Problem to work on: Using the listing below, copy exactly the lines from the one containing "obj.matrix_world = Matrix.Identity(4)" to the one containing "return 1 - easeIn(x, low, high)", both lines included, and no others.

Data extract:
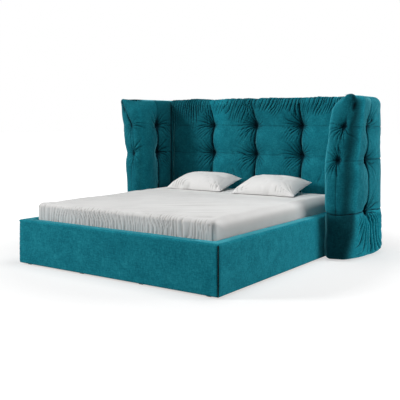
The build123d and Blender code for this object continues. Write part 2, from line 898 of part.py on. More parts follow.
base_triangle = (front_base, rear_base, strut_base)
base_middle = (sum(p[0] for p in base_triangle) / 3, sum(p[1] for p in base_triangle) / 3)
base_bolt_places = [
    between(a, b, 0.5) for a, b in ((front_base, rear_base), (rear_base, strut_base), (front_base, strut_base))
]
with BuildPart() as base_plate:
    with BuildSketch(Plane.YZ.offset(base_plate_face)):
        for point, boss in zip(base_triangle, (plate_boss, plate_boss, strut_boss)):
            with Locations(point):
                Circle(boss)
        make_hull()
    extrude(amount=base_plate_thickness)
    with BuildSketch(Plane.YZ.offset(base_plate_face)) as window:
        for point in base_triangle:
            with Locations(between(base_middle, point, window_share)):
                Circle(window_radius)
        make_hull()
    extrude(window.sketch, amount=base_plate_thickness, mode=Mode.SUBTRACT)
    for point in base_bolt_places:
        prism_along_x(point, base_plate_face, inner_half, plate_bolt_radius, bolt_sides, mode=Mode.SUBTRACT)
save_pair(base_plate.part, "base_plate")

top_bolt_places = [
    (rear_lift[0] + plate_boss * share, frame_bottom + frame_tube_height * top_bolt_height_share)
    for share in top_bolt_shares
]
with BuildPart() as top_plate:
    with BuildSketch(Plane.YZ.offset(top_plate_inner)):
        for point, boss in (
            (front_lift, plate_boss), (rear_lift, plate_boss), (strut_lift, strut_boss),
            (top_bolt_places[0], stud_head), (top_bolt_places[2], stud_head),
        ):
            with Locations(point):
                Circle(boss)
        make_hull()
        with Locations((rear_lift[0], frame_top)):
            Rectangle(2 * sleeping_length, overrun, align=(Align.CENTER, Align.MIN), mode=Mode.SUBTRACT)
    extrude(amount=top_plate_thickness)
    for point in top_bolt_places:
        prism_along_x(point, top_plate_inner, top_plate_outer, plate_bolt_radius, bolt_sides, mode=Mode.SUBTRACT)
save_pair(top_plate.part, "top_plate")


def link(a, b, eye, inner, hole_a, hole_b):
    """A flat link with a raised rib, and at each end a hole and a recess for the stud's flush head."""
    outer = inner + link_thickness
    with BuildPart() as made:
        with BuildSketch(Plane.YZ.offset(inner)):
            for point in (a, b):
                with Locations(point):
                    Circle(eye)
            make_hull()
        extrude(amount=link_thickness)
        rib_reach = 2 * eye / distance(a, b)
        with BuildSketch(Plane.YZ.offset(inner)) as rib:
            for share in (rib_reach, 1 - rib_reach):
                with Locations(between(a, b, share)):
                    RegularPolygon(eye * rib_share, 6)
            make_hull()
        extrude(rib.sketch, amount=-rib_height)
        cylinder_along_x(a, inner, outer, hole_a, mode=Mode.SUBTRACT)
        cylinder_along_x(b, inner, outer, hole_b, mode=Mode.SUBTRACT)
        recess_a = stud_head + hole_a - stud_radius + stud_head_clearance
        recess_b = stud_head + hole_b - stud_radius + stud_head_clearance
        cylinder_along_x(a, inner, inner + stud_head_thickness, recess_a, mode=Mode.SUBTRACT)
        cylinder_along_x(b, outer - stud_head_thickness, outer, recess_b, mode=Mode.SUBTRACT)
    return made.part


pivot_hole = stud_radius + running_clearance
save_pair(link(front_base, front_lift, front_eye, front_link_inner, pivot_hole, pivot_hole), "front_link")
save_pair(link(rear_base, rear_lift, rear_eye, rear_link_inner, pivot_hole, stud_radius + rear_play), "rear_link")

# Studs riveted to the plates: a collar spaces the link off, the shank carries it, and the head lies
# flush in the link, because the front link swings across the rear link's pivot
with BuildPart() as base_studs:
    for point, inner in ((front_base, front_link_inner), (rear_base, rear_link_inner)):
        prism_along_x(point, inner + link_thickness, base_plate_face, stud_collar, 6)
        cylinder_along_x(point, inner + stud_head_thickness, inner + link_thickness, stud_radius)
        cylinder_along_x(point, inner, inner + stud_head_thickness, stud_head)
    cylinder_along_x(strut_base, strut_stud_inner + bolt_head_height, base_plate_face, strut_stud_radius)
    prism_along_x(strut_base, strut_stud_inner, strut_stud_inner + bolt_head_height, plate_bolt_head, 6)
save_pair(base_studs.part, "base_studs")

with BuildPart() as lift_studs:
    for point, inner in ((front_lift, front_link_inner), (rear_lift, rear_link_inner)):
        under_head = inner + link_thickness - stud_head_thickness
        prism_along_x(point, top_plate_outer, inner, stud_collar, 6)
        cylinder_along_x(point, inner, under_head, stud_radius)
        cylinder_along_x(point, under_head, inner + link_thickness, stud_head)
    strut_head_end = strut_stud_inner + bolt_head_height
    cylinder_along_x(strut_lift, strut_head_end, top_plate_inner, strut_stud_radius)
    prism_along_x(strut_lift, strut_stud_inner, strut_head_end, plate_bolt_head + strut_play, 6)
save_pair(lift_studs.part, "lift_studs")


def plate_bolts(places, under_head, tip, head_end):
    """Bolts of one plate on both sides of the bed: a hexagon head on one face and a shank through the plate."""
    with BuildPart() as right:
        for point in places:
            prism_along_x(point, under_head, head_end, plate_bolt_head, 6)
            prism_along_x(point, under_head, tip, plate_bolt_radius, bolt_sides)
        mirror(about=Plane.YZ)
    return right.part


save(
    plate_bolts(base_bolt_places, base_plate_face, inner_half, base_plate_face - bolt_head_height),
    "base_plate_bolts",
)
save(
    plate_bolts(top_bolt_places, top_plate_outer, top_plate_inner, top_plate_outer + bolt_head_height),
    "top_plate_bolts",
)

# Gas strut: cylinder with a guided bore on the base stud, rod with its piston on the lift stud
strut_plane = Plane(
    origin=(strut_x, *strut_base),
    x_dir=(1, 0, 0),
    z_dir=(0, cos(radians(strut_heading)), sin(radians(strut_heading))),
)


def round_along(start, end, radius, mode=Mode.ADD):
    """A round stretch of the strut between two distances from the base stud."""
    with BuildSketch(strut_plane.offset(start)) as disc:
        Circle(radius)
    extrude(disc.sketch, amount=end - start, mode=mode)


half_eye = strut_eye_width / 2
with BuildPart() as strut_cylinder:
    round_along(cylinder_start, cylinder_start + cylinder_length, cylinder_radius)
    chamfer(strut_cylinder.edges().sort_by(Axis(strut_plane.origin, strut_plane.z_dir))[-1], cylinder_chamfer)
    round_along(0, cylinder_start, neck_radius)
    cylinder_along_x(strut_base, strut_x - half_eye, strut_x + half_eye, strut_eye)
    cylinder_along_x(
        strut_base, strut_x - overrun, strut_x + overrun, strut_stud_radius + running_clearance, mode=Mode.SUBTRACT
    )
    cylinder_end = cylinder_start + cylinder_length
    round_along(cylinder_start + cylinder_floor, cylinder_end - guide_length, cylinder_bore, mode=Mode.SUBTRACT)
    round_along(
        cylinder_end - 2 * guide_length, cylinder_end + overrun, rod_radius + running_clearance,
        mode=Mode.SUBTRACT,
    )
save_pair(strut_cylinder.part, "strut_cylinder")

with BuildPart() as strut_rod:
    round_along(piston_start, piston_start + piston_length, cylinder_bore - piston_clearance)
    rod_end = strut_closed - (strut_rod_eye + strut_stud_radius + strut_play) / 2
    round_along(piston_start + piston_length, rod_end, rod_radius)
    cylinder_along_x(strut_lift, strut_x - half_eye, strut_x + half_eye, strut_rod_eye)
    cylinder_along_x(
        strut_lift, strut_x - overrun, strut_x + overrun, strut_stud_radius + strut_play, mode=Mode.SUBTRACT
    )
save_pair(strut_rod.part, "strut_rod")


# Mattress and fitted sheet: the sheet is the same form, larger by its own gap and cloth
def mattress_form(margin, depth, soften):
    """The mattress grown by a margin, down to a depth below its top, whose edge is softened as asked."""
    half = mattress_width / 2 + margin
    with BuildPart() as form:
        with BuildSketch(Plane.XY.offset(mattress_top + margin - depth)) as outline:
            with Locations((0, mattress_foot + mattress_length / 2)):
                Rectangle(2 * half, mattress_length + 2 * margin)
            fillet(outline.vertices(), mattress_corner + margin)
        extrude(amount=depth)
        soften(form.faces().sort_by(Axis.Z)[-1].edges(), mattress_edge + margin)
    return form.part


with BuildPart() as mattress:
    add(mattress_form(0, mattress_thickness, chamfer))
    chamfer(mattress.faces().sort_by(Axis.Z)[0].edges(), mattress_edge / 2)
save(mattress.part, "mattress")

with BuildPart() as fitted_sheet:
    add(mattress_form(sheet_gap + sheet_thickness, mattress_thickness - mattress_edge, fillet))
    add(mattress_form(sheet_gap, mattress_thickness, chamfer), mode=Mode.SUBTRACT)
save(fitted_sheet.part, "fitted_sheet")

# Pillows: a crowned form between two arcs, thin at the ends so that its corners are pointed
def pillow(x, y, turn, tilt):
    """A pillow whose middle lies over (x, y), turned about the vertical and tilted up at the back."""
    with BuildPart() as made:
        middle = Plane.YZ
        for share, full in zip(pillow_length_shares, pillow_fullness_shares):
            half_depth = pillow_depth / 2 - pillow_pull * full
            top = pillow_tip_thickness + (pillow_thickness - pillow_tip_thickness - pillow_belly) * full
            belly = -pillow_belly * full
            with BuildSketch(middle.offset(pillow_width * share)):
                with BuildLine():
                    bowed((-half_depth, 0), (0, top), (half_depth, 0), pillow_top_runs)
                    bowed((-half_depth, 0), (0, belly - pillow_tip_thickness / 4), (half_depth, 0), pillow_under_runs)
                make_face()
        loft(ruled=True)
    placed = made.part.moved(Location((x, y, 0), (tilt, 0, turn)))
    return placed.moved(Location((0, 0, sheet_top + pillow_lift - placed.bounding_box().min.Z)))


pillow_y = head_line - pillow_depth / 2 - pillow_setback
for name, share, forward, turn in zip(("right", "left"), pillow_shares, pillow_forward, pillow_turns):
    save(pillow(share * inner_half, pillow_y - forward, turn, pillow_tilt), f"pillow_{name}")

# Joint places and ratios for the record
print("front base pivot", [round(v, 3) for v in front_base])
print("front lift pivot", [round(v, 3) for v in front_lift])
print("rear base pivot", [round(v, 3) for v in rear_base])
print("strut base pivot", [round(v, 3) for v in strut_base])
print("strut direction", round(cos(radians(strut_heading)), 6), round(sin(radians(strut_heading)), 6))
print("platform ratio", round(-(front_swing + lift_angle) / front_swing, 6))
print("rear link ratio", round(rear_ratio, 6), "swing", round(rear_swing, 3))
print("strut ratio", round(strut_ratio, 6), "swing", round(strut_swing, 3))
print("stroke", round(strut_open - strut_closed, 3), "mm,", round(stroke_ratio / 1000, 6), "m per radian")
worst = [max(misfit(k / 20)[i] for k in range(21)) for i in (0, 1)]
print("opened pivots stand off by at most", [round(v, 2) for v in worst], "mm")
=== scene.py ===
# Ottoman bed: tufted velvet headboard with wings, padded rails, fitted sheet and two pillows.
import math

import bmesh
import bpy
import numpy as np
from mathutils import Matrix, Vector


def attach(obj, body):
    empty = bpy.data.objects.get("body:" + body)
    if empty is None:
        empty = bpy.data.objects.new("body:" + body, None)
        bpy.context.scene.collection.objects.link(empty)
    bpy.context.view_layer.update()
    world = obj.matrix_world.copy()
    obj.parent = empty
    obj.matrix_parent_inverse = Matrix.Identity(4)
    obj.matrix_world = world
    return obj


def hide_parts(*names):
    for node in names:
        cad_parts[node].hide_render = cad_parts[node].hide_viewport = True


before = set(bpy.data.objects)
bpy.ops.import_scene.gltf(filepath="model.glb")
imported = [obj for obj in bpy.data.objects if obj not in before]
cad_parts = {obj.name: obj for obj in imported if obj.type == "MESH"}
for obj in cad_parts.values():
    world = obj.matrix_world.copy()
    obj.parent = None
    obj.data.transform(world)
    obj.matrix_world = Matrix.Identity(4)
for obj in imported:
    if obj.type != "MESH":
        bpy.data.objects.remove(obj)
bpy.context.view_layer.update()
print("frame: %d nodes" % len(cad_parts))


# small tools that the forms share

def softNoise(x, y, seed=0):
    # smooth noise from -1 to 1, the same on every run
    table = np.random.default_rng(seed).uniform(-1, 1, (64, 64))
    x, y = np.broadcast_arrays(np.asarray(x, float), np.asarray(y, float))
    xi, yi = np.floor(x).astype(int), np.floor(y).astype(int)
    fx, fy = x - xi, y - yi
    fx, fy = fx * fx * (3 - 2 * fx), fy * fy * (3 - 2 * fy)
    low = table[xi % 64, yi % 64] * (1 - fx) + table[(xi + 1) % 64, yi % 64] * fx
    high = table[xi % 64, (yi + 1) % 64] * (1 - fx) + table[(xi + 1) % 64, (yi + 1) % 64] * fx
    return low * (1 - fy) + high * fy


def easeIn(x, low, high):
    t = np.clip((x - low) / (high - low), 0, 1)
    return t * t * (3 - 2 * t)


def easeOut(x, low, high):
    return 1 - easeIn(x, low, high)


def near(x, centre, width, power=2):
    # 1 at the centre, fading away on both sides
    return np.exp(-(np.abs(x - centre) / width) ** power)


def roundFold(phase, power=0.8):
    # rounded ridges between narrow valleys, 0 to 1
    return np.abs(np.sin(np.pi * phase)) ** power


def seamLine(distance, width, depth):
    # a sewn line that draws the cloth in
    return -depth * near(distance, 0, width)


def puckers(across, up, spots, reach, depth, folds, seed, towards=None):
    # folds that run out of each tuft, some strong and some weak, most of them towards one side
    total = np.zeros(np.broadcast(across, up).shape)
    for k, (a, b) in enumerate(spots):
        da, db = across - a, up - b
        r, angle = np.hypot(da, db), np.arctan2(db, da)
        wander = 0.45 * softNoise(np.cos(angle) * 3 + 7 * k, np.sin(angle) * 3 + r * 6, seed + k)
        turn = np.cos(angle) * 1.6 + 3 * k
        strength = 0.55 + 0.75 * softNoise(turn, np.sin(angle) * 1.6 + 5, seed + 40 + k)
        if towards is not None:
            strength = strength * (0.35 + 0.65 * (0.5 + 0.5 * np.cos(angle - towards)))
        bend = 0.35 * np.sin(r * 20 + k) * near(r, 0, 0.2)
        wave = roundFold(folds * angle / (2 * math.pi) + wander + bend, 0.5) - 0.74
        fade = (1 - near(r, 0, 0.022)) * near(r, 0, reach, 1.5)
        total += depth * np.clip(strength, 0.05, 1.4) * wave * fade
    return total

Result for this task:
    obj.matrix_world = Matrix.Identity(4)
for obj in imported:
    if obj.type != "MESH":
        bpy.data.objects.remove(obj)
bpy.context.view_layer.update()
print("frame: %d nodes" % len(cad_parts))


# small tools that the forms share

def softNoise(x, y, seed=0):
    # smooth noise from -1 to 1, the same on every run
    table = np.random.default_rng(seed).uniform(-1, 1, (64, 64))
    x, y = np.broadcast_arrays(np.asarray(x, float), np.asarray(y, float))
    xi, yi = np.floor(x).astype(int), np.floor(y).astype(int)
    fx, fy = x - xi, y - yi
    fx, fy = fx * fx * (3 - 2 * fx), fy * fy * (3 - 2 * fy)
    low = table[xi % 64, yi % 64] * (1 - fx) + table[(xi + 1) % 64, yi % 64] * fx
    high = table[xi % 64, (yi + 1) % 64] * (1 - fx) + table[(xi + 1) % 64, (yi + 1) % 64] * fx
    return low * (1 - fy) + high * fy


def easeIn(x, low, high):
    t = np.clip((x - low) / (high - low), 0, 1)
    return t * t * (3 - 2 * t)


def easeOut(x, low, high):
    return 1 - easeIn(x, low, high)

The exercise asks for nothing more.